Mesothelioma Found in Asbestos Workers

Mesothelioma is reported in an asbestos insulator worker.


1955

1955


Major Study on Link Between Asbestos and Cancer

A major epidemiological study demonstrates that asbestos workers have a tenfold risk above the general population of contracting lung cancer.


1960

1960


Link Between Asbestos Exposure and Mesothelioma Strengthened

Another epidemiological study confirms reports that exposure to asbestos causes mesothelioma. This study also included the children and wives of asbestos workers who contracted the disease.


1960

1960


Asbestos Industry Ignores Warnings of Health Risks

The medical literature continued to identify asbestos as a major carcinogen and environmental hazard, with over 200 publications describing the hazards of asbestos by the end of the 1960s. Notwithstanding this knowledge, and the death that resulted from breathing in the dust from these products, the manufacturers and installers of these materials continued to sell and install asbestos products without warning workers, reducing the dust or substituting equally effective materials in place of the asbestos. Tragically, many companies had secured additional knowledge regarding the connection between asbestos and cancer as early as the 1930s. However, these companies altered research reports to hide these findings from the public.


1964

1964


Widespread Disease Found Among Asbestos Workers

Dr. Selikoff, a major researcher at Mt. Sinai Hospital in New York, confirms widespread disease among asbestos workers and from family members living with asbestos workers. A large number of job titles were implicated in the report, including construction workers, electricians, plumbers, carpenters, etc. Dr. Selikoff pointed out that asbestos did not “respect” job titles and could harm any person who breathed in asbestos.


1967

1967


First Successful Personal Injury Claim in UK

A British victim of asbestos exposure in the UK filed a successful personal injury claim in 1967, which was upheld by an appeals court in 1971. The case paved the way for more claims of negligent asbestos exposure by victims suffering from mesothelioma, asbestosis and other related diseases.


1969

1969


Asbestos Regulations Revamped

The Asbestos Regulations of 1969 updated the UK’s outdated 1931 Industry Regulations, and regulated asbestos beyond just the manufacturing process to include every industry which used or contained asbestos.
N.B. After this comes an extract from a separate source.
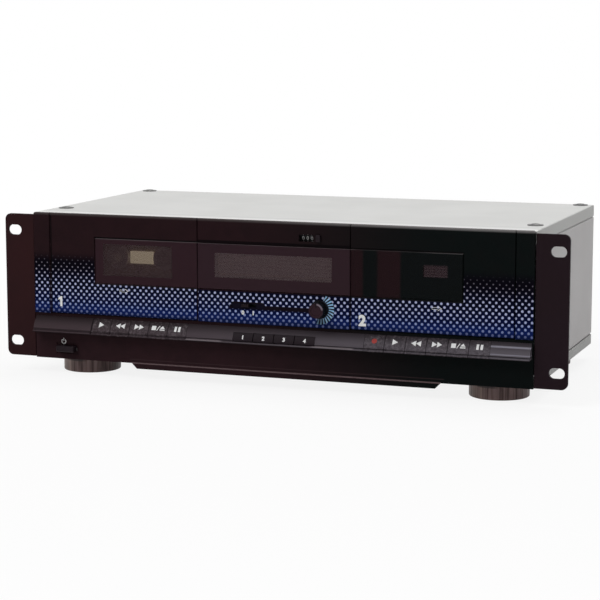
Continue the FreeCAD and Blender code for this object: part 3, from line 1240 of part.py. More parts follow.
def head_plate(side):
    """Sliding plate with its slots, the head on its bracket, a tape guide and the roller pin."""
    middle = side * MECHANISM_X
    y0 = HEAD_PLATE_Y
    y1 = y0 + HEAD_PLATE_SHEET
    left = middle - HEAD_PLATE_LEFT
    right = middle + HEAD_PLATE_RIGHT
    outline = [(left, HEAD_PLATE_BOTTOM), (right, HEAD_PLATE_BOTTOM), (right, HEAD_PLATE_STEP),
               (middle + 17, HEAD_PLATE_STEP), (middle + 14, HEAD_PLATE_TOP), (left, HEAD_PLATE_TOP)]
    parts = [plate_y(outline, y0, y1)]
    half = HEAD_WIDTH / 2
    head_base = HEAD_TOP - 8.2
    front = TAPE_MIDDLE_Y - HEAD_DEPTH / 2
    back = TAPE_MIDDLE_Y + HEAD_DEPTH / 2
    parts.append(box(middle - half - 3, middle + half + 1.2, front, y0, head_base - 0.9, head_base))
    crown = rod_y(middle, HEAD_TOP - half - 1.4, half + 1.4, front, back)
    block = box(middle - half, middle + half, front, back, head_base, HEAD_TOP)
    parts.append(crown.common(block))
    pin_front = TAPE_MIDDLE_Y - ROLLER_WIDTH / 2 - 0.6
    parts.append(rod_y(middle + CAPSTAN_X, roller_z(), ROLLER_PIN_R, pin_front, y0))
    if side > 0:
        parts.append(box(middle - 21, middle - 15, front + 1, y0, head_base - 0.9, HEAD_TOP - 1.2))
    else:
        parts.append(box(middle - 19, middle - 17, front + 1, y0, head_base - 0.9, HEAD_TOP - 1.2))
    cuts = []
    for x in slide_post_places():
        half = SLIDE_POST_R + 0.1
        cuts.append(box(middle + x - half, middle + x + half, y0 - 1, y1 + 1,
                        SLIDE_POST_Z - SLIDE_POST_R - HEAD_TRAVEL - 0.3, SLIDE_POST_Z + SLIDE_POST_R + 0.3))
    return joined(parts).cut(cuts)


def roller_z():
    """Rest height of the pinch roller, clear of the capstan by its travel."""
    return CAPSTAN_Z - CAPSTAN_R - ROLLER_R - SEAT_GAP - HEAD_TRAVEL


def pinch_roller(side):
    x = side * MECHANISM_X + CAPSTAN_X
    y0 = TAPE_MIDDLE_Y - ROLLER_WIDTH / 2
    y1 = TAPE_MIDDLE_Y + ROLLER_WIDTH / 2
    tyre = rod_y(x, roller_z(), ROLLER_R, y0 + 0.5, y1 - 0.5)
    sleeve = rod_y(x, roller_z(), 3, y0, y1)
    bore = rod_y(x, roller_z(), ROLLER_PIN_R + RUNNING, y0, y1)
    return joined([tyre, sleeve]).cut(bore)


def build():
    os.makedirs("parts", exist_ok=True)
    finish("front_panel", [front_panel()])
    finish("meter_window", [meter_window()])
    finish("rack_ear_left", [rack_ear(-1)])
    finish("rack_ear_right", [rack_ear(1)])
    finish("case_screws", case_screws())
    finish("top_cover", [top_cover()])
    finish("side_panel_left", [side_panel(-1)])
    finish("side_panel_right", [side_panel(1)])
    finish("bottom_tray", [bottom_tray()])
    finish("rear_panel", [rear_panel()])
    finish("line_jacks", line_jacks())
    finish("cord_gland", [cord_gland()])
    one_foot = foot()
    finish("feet", [one_foot.translated(FreeCAD.Vector(x, y, 0)) for x, y in foot_places()])
    finish("main_board", [main_board()])
    finish("front_board", [front_board()])
    finish("counter_frame", [counter_frame()])
    for place, name in enumerate(("hundreds", "tens", "units")):
        finish("counter_" + name, [counter_wheel(place)])
    finish("counter_reset", [counter_reset()])
    finish("mode_switch", [mode_switch()])
    finish("level_knob", [level_knob()])
    finish("power_button", [power_button()])
    for n, x in enumerate(button_middles()):
        finish("push_button_" + str(n + 1), [push_button(x)])
    names = ["record", "play", "rewind", "forward", "stop", "pause"]
    for deck, side in DECKS.items():
        for place, name in enumerate(names):
            if side > 0 or place > 0:
                finish("key_" + name + "_" + deck, [deck_key(side, place)])
        finish("door_front_" + deck, [door_front(side)])
        finish("door_window_" + deck, [door_window(side)])
        finish("cassette_holder_" + deck, [cassette_holder(side)])
        finish("supply_hub_" + deck, [reel_hub(side, -1)])
        finish("takeup_hub_" + deck, [reel_hub(side, 1)])
        finish("flywheel_" + deck, [flywheel(side)])
        finish("head_plate_" + deck, [head_plate(side)])
        finish("pinch_roller_" + deck, [pinch_roller(side)])
        finish("motor_pulley_" + deck, [motor_pulley(side)])
    finish("well_panels", [well_panel(side) for side in DECKS.values()])
    finish("deck_chassis", [deck_chassis(side) for side in DECKS.values()])
    finish("drive_motors", [drive_motor(side) for side in DECKS.values()])
    finish("drive_belts", [drive_belt(side) for side in DECKS.values()])


build()
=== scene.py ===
import math

import bmesh
import bpy
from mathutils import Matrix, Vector


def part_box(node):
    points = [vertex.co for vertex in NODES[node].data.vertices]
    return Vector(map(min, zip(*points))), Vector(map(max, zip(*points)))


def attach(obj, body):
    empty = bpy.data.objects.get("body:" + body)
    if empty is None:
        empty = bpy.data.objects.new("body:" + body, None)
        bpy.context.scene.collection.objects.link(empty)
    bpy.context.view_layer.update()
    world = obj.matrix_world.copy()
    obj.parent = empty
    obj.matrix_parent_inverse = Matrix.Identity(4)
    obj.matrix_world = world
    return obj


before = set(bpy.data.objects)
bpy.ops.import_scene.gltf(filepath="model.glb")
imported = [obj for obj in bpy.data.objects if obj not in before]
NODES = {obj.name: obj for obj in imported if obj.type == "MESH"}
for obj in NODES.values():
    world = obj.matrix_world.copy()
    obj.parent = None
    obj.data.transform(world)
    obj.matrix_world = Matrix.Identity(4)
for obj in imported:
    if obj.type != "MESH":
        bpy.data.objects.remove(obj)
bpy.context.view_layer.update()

MM = 0.001
DECKS = ("a", "b")

# The left rack ear gives the datum: its front face and its lower edge
EAR_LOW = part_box("rack_ear_left")[0]
DATUM = Vector((0, EAR_LOW.y, EAR_LOW.z))


def box(name):
    """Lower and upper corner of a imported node, in millimetres from the datum."""
    low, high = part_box(name)
    return (low - DATUM) / MM, (high - DATUM) / MM


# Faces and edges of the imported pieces, in millimetres from the datum
FACE = box("door_front_a")[0].y
PANEL_SIDE = box("front_panel")[1].x
PANEL_TOP = box("front_panel")[1].z
COVER_SIDE = box("top_cover")[1].x
LENS_SIDE = box("door_window_b")[1].x
LENS_TOP = box("door_window_b")[1].z
DOOR_INNER_EDGE = box("meter_window")[1].x
DOOR_OUTER_EDGE = box("cassette_holder_b")[1].x
KEYS_START = box("key_play_a")[0].x
KNOB_LOW, KNOB_HIGH = box("level_knob")
KNOB_ACROSS = (KNOB_LOW.x + KNOB_HIGH.x) / 2
KNOB_UP = (KNOB_LOW.z + KNOB_HIGH.z) / 2
FEET_ACROSS = 179.0

# Printed blue band: under the lenses it ends at one height, beside them it fades out higher up
BAND_FOOT = 37.9
BAND_TOP = 64.2
BAND_TOP_BESIDE = 90.0
BAND_SIDE = PANEL_SIDE - 0.4
LENS_ZONE = LENS_SIDE + 0.3

# Colours up the band, each as (from, to, colour there)
BLUE_AT_FOOT = (12, 24, 62)
BLUE_UPWARDS = ((39.0, 42.5, (14, 30, 84)), (42.5, 50.0, (4, 12, 50)), (50.0, 64.0, (4, 7, 29)),
                (64.0, 80.0, (6, 4, 13)))
# The dots are dimmer at the foot, a painted shadow of the ledge over them.
DOTS_AT_FOOT = (84, 92, 132)
DOTS_UPWARDS = ((38.5, 47.5, (142, 155, 200)), (46.0, 56.0, (174, 180, 214)), (62.0, 78.0, (162, 156, 172)))

# Staggered dots, with the first dot of the top row of each zone as (across, up)
DOT_STARTS = {"a": (-155.34, 63.5), "centre": (-60.58, 62.2), "b": (63.05, 62.7)}
DOT_PITCH = 5.17
DOT_ROW = 2.85
DOT_RADIUS_LOW = 1.02
DOT_RADIUS_HIGH = 0.45
DOT_SOFTNESS = 0.22

# Black strip from the slide switch to the knob, and the knob's printed scale
STRIP_LEFT = -37.5
STRIP_FOOT = 49.9
STRIP_TOP = 53.5
SCALE_RING = 7.7
SCALE_REACH = 12.2
SCALE_START = math.radians(66)
SCALE_END = math.radians(-105)
SCALE_TEETH = 27
SCALE_LEAN = 0.15

# Windows in the smoked lenses, as (left, right, foot, top)
WINDOW_A = (-150.0, -88.2, 72.0, 98.2)
WINDOW_B = (125.4, 145.3, 82.9, 92.4)
WINDOW_METER = (-50.2, 50.0, 75.0, 94.8)

# Pads behind the two reel windows: their sides and heights, and how far back they lie
PAD_INNER = 117.0
PAD_OUTER = 138.2
PAD_FOOT = 78.6
PAD_TOP = 90.0
PAD_DEEP = 27.6

# Ledge: its own span, the slope as three points (deep, up) of an arc, and its bead
LEDGE_FOOT = 20.0
LEDGE_TOP = 35.6
SLOPE_BROW = (-0.4, 35.2)
SLOPE_MIDDLE = (-4.6, 31.0)
SLOPE_FOOT = (-7.6, 24.6)
BEAD_FOOT = 22.9
BEAD_TOP = 24.0
# Stretches of the bead that take a painted highlight
BEAD_HIGHLIGHT_STRETCHES = ((-82, -43), (35, 70))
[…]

The regulations required the use of exhaust ventilation, protective equipment and improved handling procedures to limit exposure to asbestos dust. However, these regulations still did not fully eliminate the causes of of asbestos-related diseases.


1970

1970


Clear Air Act Approved by Congress

Congress passes the Clean Air Act, allowing the Environmental Protection Agency to regulate asbestos as a hazardous air pollutant.


1971

1971


First Successful Personal Asbestos Injury Claim in US

A federal court issues a verdict of $68,000 against asbestos makers to a worker suffering from asbestosis, the first such decision in the United States to be upheld on appeal in Borel v. Fibreboard Paper Prod. Corp., 493 F.2d 1076 (5th Cir. 1973)


1972-1974

1972-1974


Increased Federal Regulation of Asbestos

In the U.S., the Occupational Safety and Health Administration sets some limited workplace exposure limits for asbestos, and improves these regulations two years later. Meanwhile, the EPA bans spray-on asbestos insulation as a hazardous material. In the UK, the Health & Safety at Work Act requires employers to limit their employees’ exposure to health risks, and provide workplace information to the public about anything which affects health and safety.